**Task details**
Below is a listing; copy all of it exactly.

---------- Material provided ----------

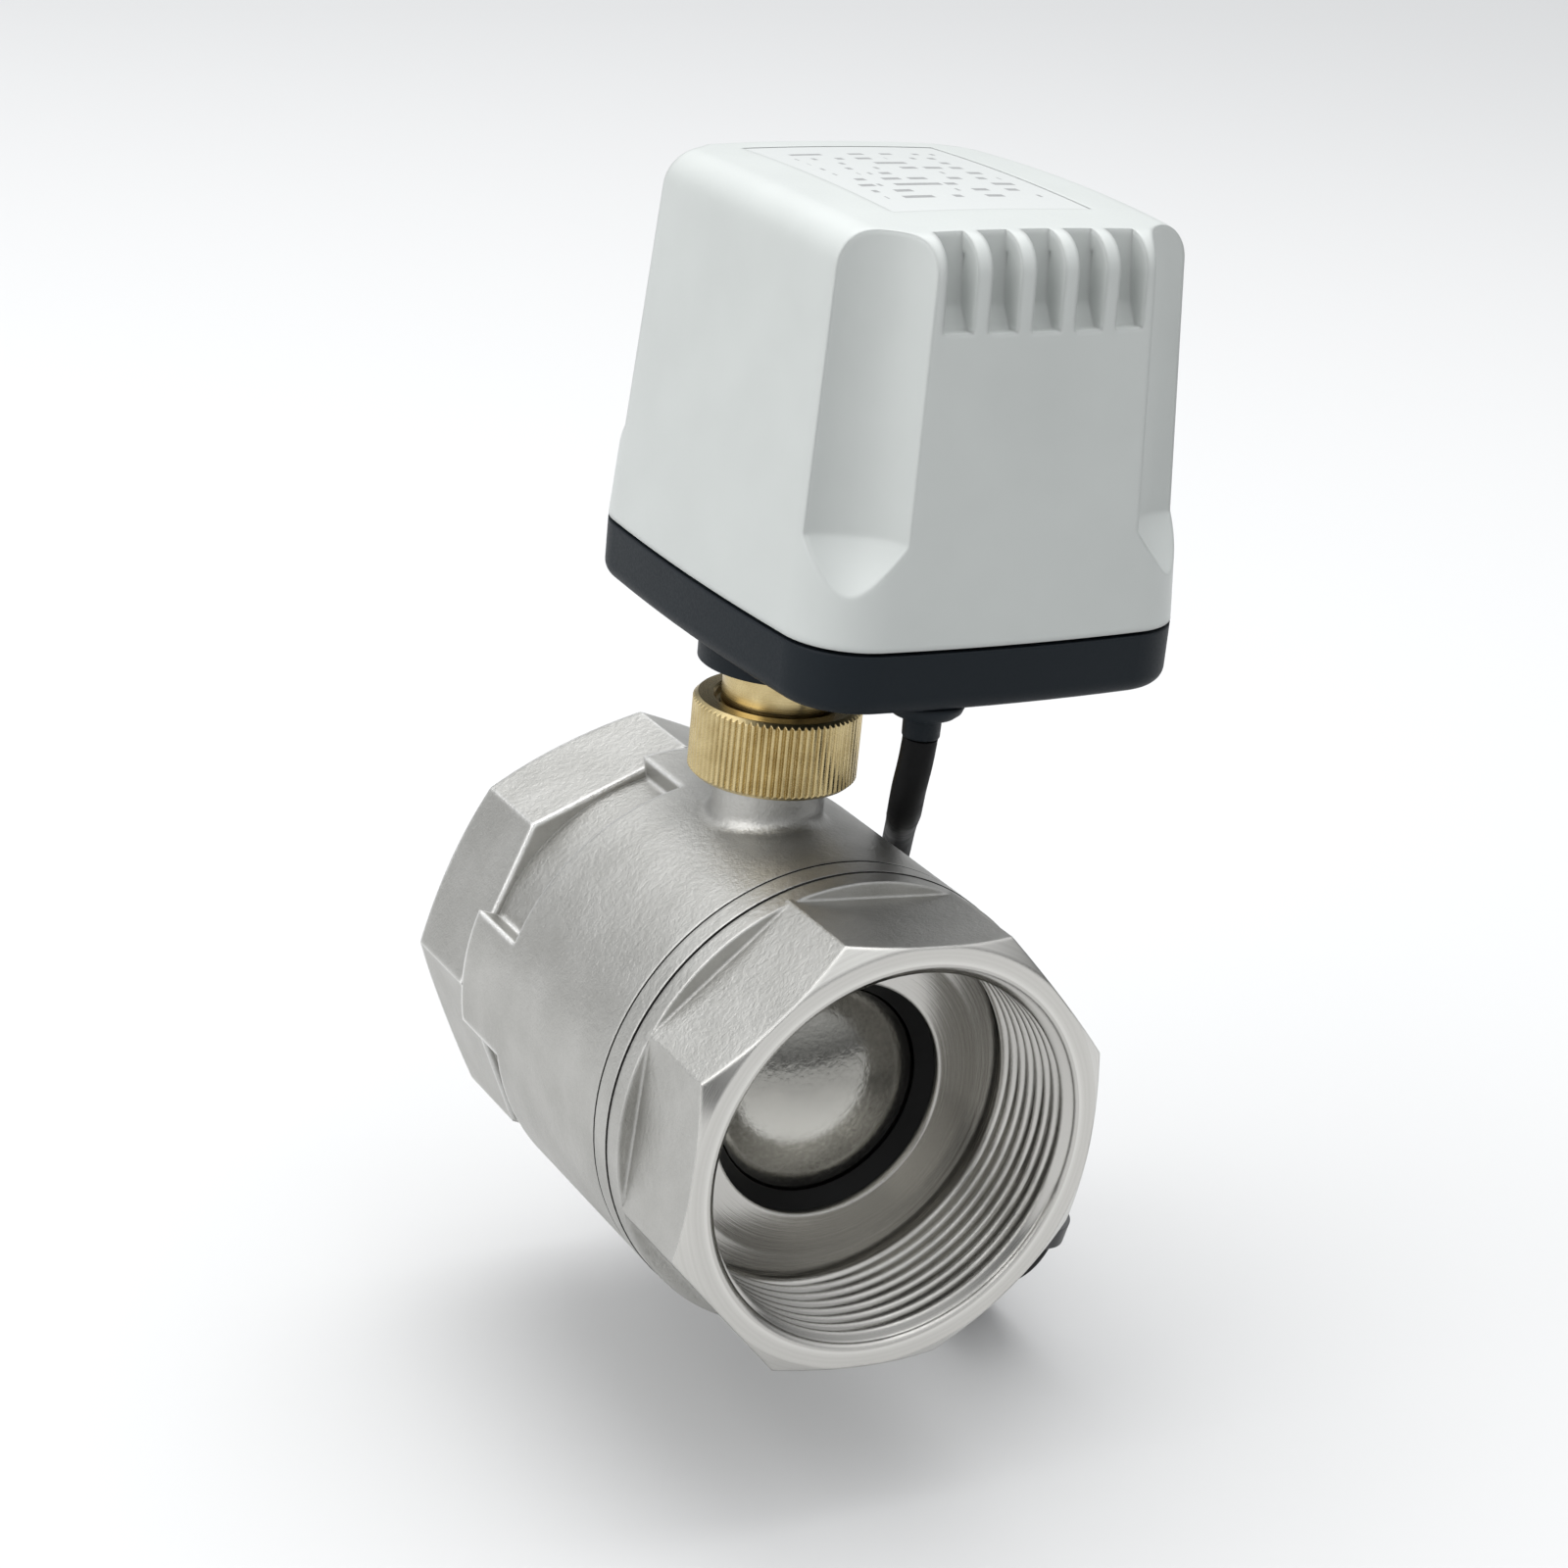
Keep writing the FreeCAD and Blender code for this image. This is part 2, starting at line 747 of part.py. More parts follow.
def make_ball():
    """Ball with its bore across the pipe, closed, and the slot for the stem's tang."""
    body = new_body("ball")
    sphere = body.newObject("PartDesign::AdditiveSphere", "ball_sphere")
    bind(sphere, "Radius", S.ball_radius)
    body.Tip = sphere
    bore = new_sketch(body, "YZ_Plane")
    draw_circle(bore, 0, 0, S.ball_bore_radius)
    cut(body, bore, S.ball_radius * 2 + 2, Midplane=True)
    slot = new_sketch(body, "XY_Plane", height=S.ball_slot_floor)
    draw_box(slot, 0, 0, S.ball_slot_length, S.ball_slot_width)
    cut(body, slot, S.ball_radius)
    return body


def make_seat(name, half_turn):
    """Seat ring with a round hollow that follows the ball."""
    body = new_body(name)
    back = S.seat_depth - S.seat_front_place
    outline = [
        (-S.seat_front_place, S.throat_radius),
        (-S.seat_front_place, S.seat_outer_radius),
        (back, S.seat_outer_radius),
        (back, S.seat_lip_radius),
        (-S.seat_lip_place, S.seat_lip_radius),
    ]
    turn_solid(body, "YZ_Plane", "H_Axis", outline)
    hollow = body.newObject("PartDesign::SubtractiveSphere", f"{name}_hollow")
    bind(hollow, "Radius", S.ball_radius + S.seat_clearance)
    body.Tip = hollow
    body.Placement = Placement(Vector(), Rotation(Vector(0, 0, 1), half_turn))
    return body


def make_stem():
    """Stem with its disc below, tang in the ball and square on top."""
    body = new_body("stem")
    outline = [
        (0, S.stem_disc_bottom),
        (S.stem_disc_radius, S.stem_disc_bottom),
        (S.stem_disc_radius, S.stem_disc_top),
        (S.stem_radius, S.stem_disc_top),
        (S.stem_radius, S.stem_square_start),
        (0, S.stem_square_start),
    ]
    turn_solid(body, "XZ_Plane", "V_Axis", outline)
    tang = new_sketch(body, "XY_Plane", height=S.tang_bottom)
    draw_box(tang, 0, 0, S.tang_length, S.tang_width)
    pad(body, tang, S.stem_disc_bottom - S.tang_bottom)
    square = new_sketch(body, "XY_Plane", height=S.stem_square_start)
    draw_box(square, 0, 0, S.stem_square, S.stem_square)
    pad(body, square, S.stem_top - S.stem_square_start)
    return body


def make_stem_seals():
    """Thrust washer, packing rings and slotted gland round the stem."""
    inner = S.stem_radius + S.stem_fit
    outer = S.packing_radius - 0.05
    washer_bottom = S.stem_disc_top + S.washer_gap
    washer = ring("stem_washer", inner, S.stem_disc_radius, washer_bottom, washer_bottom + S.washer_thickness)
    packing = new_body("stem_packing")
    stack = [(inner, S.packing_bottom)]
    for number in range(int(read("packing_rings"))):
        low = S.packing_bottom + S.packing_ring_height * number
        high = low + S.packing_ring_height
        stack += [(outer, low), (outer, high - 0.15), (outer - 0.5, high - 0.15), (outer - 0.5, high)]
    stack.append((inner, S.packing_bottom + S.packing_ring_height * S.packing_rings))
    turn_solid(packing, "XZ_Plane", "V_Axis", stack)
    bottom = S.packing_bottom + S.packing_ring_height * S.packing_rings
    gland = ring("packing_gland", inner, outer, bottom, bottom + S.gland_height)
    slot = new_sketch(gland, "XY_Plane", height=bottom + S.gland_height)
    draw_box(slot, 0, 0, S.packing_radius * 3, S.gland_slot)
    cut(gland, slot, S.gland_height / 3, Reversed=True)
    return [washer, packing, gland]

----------

**Exercise result**
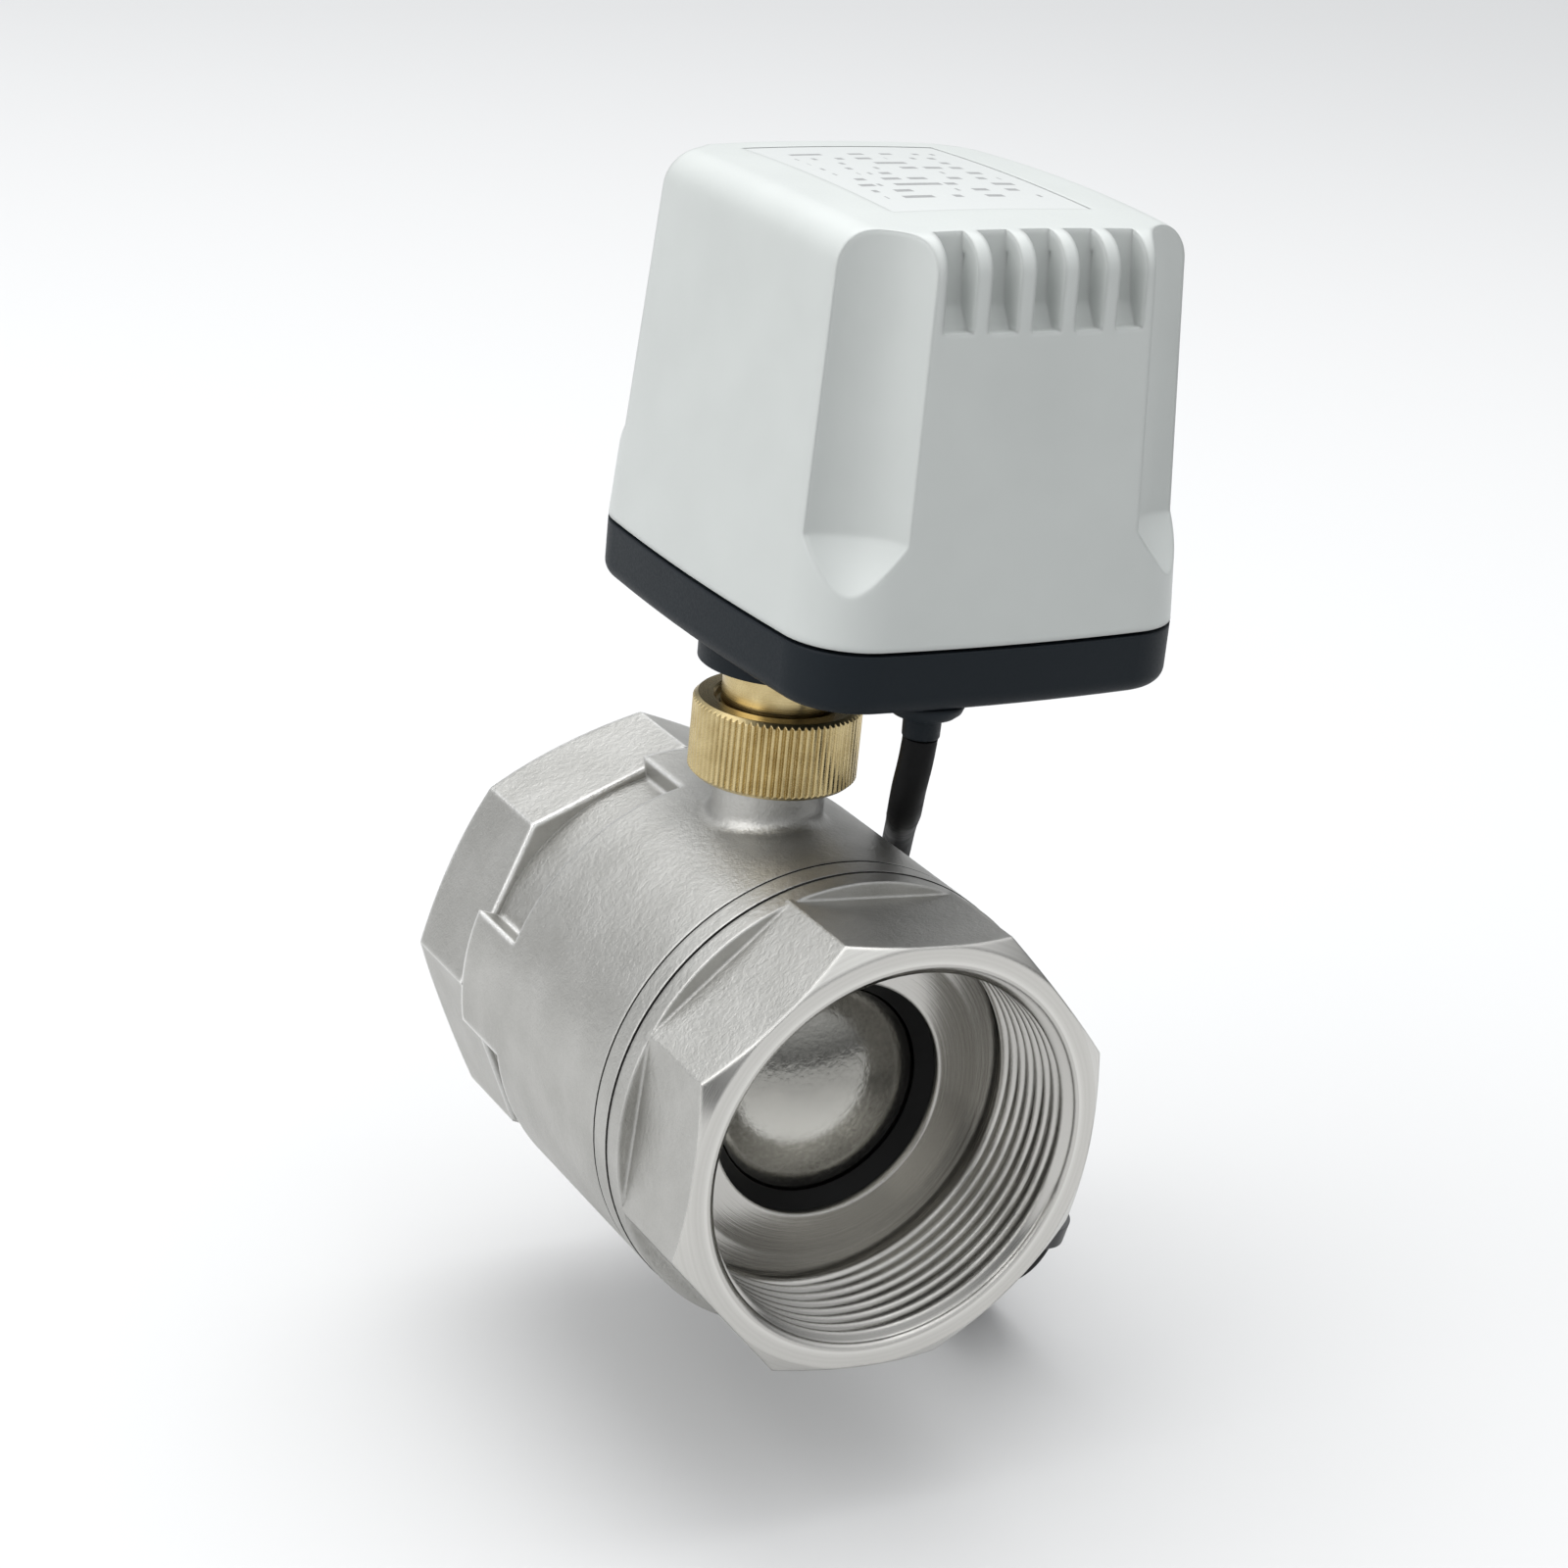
Keep writing the FreeCAD and Blender code for this image. This is part 2, starting at line 747 of part.py. More parts follow.
def make_ball():
    """Ball with its bore across the pipe, closed, and the slot for the stem's tang."""
    body = new_body("ball")
    sphere = body.newObject("PartDesign::AdditiveSphere", "ball_sphere")
    bind(sphere, "Radius", S.ball_radius)
    body.Tip = sphere
    bore = new_sketch(body, "YZ_Plane")
    draw_circle(bore, 0, 0, S.ball_bore_radius)
    cut(body, bore, S.ball_radius * 2 + 2, Midplane=True)
    slot = new_sketch(body, "XY_Plane", height=S.ball_slot_floor)
    draw_box(slot, 0, 0, S.ball_slot_length, S.ball_slot_width)
    cut(body, slot, S.ball_radius)
    return body


def make_seat(name, half_turn):
    """Seat ring with a round hollow that follows the ball."""
    body = new_body(name)
    back = S.seat_depth - S.seat_front_place
    outline = [
        (-S.seat_front_place, S.throat_radius),
        (-S.seat_front_place, S.seat_outer_radius),
        (back, S.seat_outer_radius),
        (back, S.seat_lip_radius),
        (-S.seat_lip_place, S.seat_lip_radius),
    ]
    turn_solid(body, "YZ_Plane", "H_Axis", outline)
    hollow = body.newObject("PartDesign::SubtractiveSphere", f"{name}_hollow")
    bind(hollow, "Radius", S.ball_radius + S.seat_clearance)
    body.Tip = hollow
    body.Placement = Placement(Vector(), Rotation(Vector(0, 0, 1), half_turn))
    return body


def make_stem():
    """Stem with its disc below, tang in the ball and square on top."""
    body = new_body("stem")
    outline = [
        (0, S.stem_disc_bottom),
        (S.stem_disc_radius, S.stem_disc_bottom),
        (S.stem_disc_radius, S.stem_disc_top),
        (S.stem_radius, S.stem_disc_top),
        (S.stem_radius, S.stem_square_start),
        (0, S.stem_square_start),
    ]
    turn_solid(body, "XZ_Plane", "V_Axis", outline)
    tang = new_sketch(body, "XY_Plane", height=S.tang_bottom)
    draw_box(tang, 0, 0, S.tang_length, S.tang_width)
    pad(body, tang, S.stem_disc_bottom - S.tang_bottom)
    square = new_sketch(body, "XY_Plane", height=S.stem_square_start)
    draw_box(square, 0, 0, S.stem_square, S.stem_square)
    pad(body, square, S.stem_top - S.stem_square_start)
    return body


def make_stem_seals():
    """Thrust washer, packing rings and slotted gland round the stem."""
    inner = S.stem_radius + S.stem_fit
    outer = S.packing_radius - 0.05
    washer_bottom = S.stem_disc_top + S.washer_gap
    washer = ring("stem_washer", inner, S.stem_disc_radius, washer_bottom, washer_bottom + S.washer_thickness)
    packing = new_body("stem_packing")
    stack = [(inner, S.packing_bottom)]
    for number in range(int(read("packing_rings"))):
        low = S.packing_bottom + S.packing_ring_height * number
        high = low + S.packing_ring_height
        stack += [(outer, low), (outer, high - 0.15), (outer - 0.5, high - 0.15), (outer - 0.5, high)]
    stack.append((inner, S.packing_bottom + S.packing_ring_height * S.packing_rings))
    turn_solid(packing, "XZ_Plane", "V_Axis", stack)
    bottom = S.packing_bottom + S.packing_ring_height * S.packing_rings
    gland = ring("packing_gland", inner, outer, bottom, bottom + S.gland_height)
    slot = new_sketch(gland, "XY_Plane", height=bottom + S.gland_height)
    draw_box(slot, 0, 0, S.packing_radius * 3, S.gland_slot)
    cut(gland, slot, S.gland_height / 3, Reversed=True)
    return [washer, packing, gland]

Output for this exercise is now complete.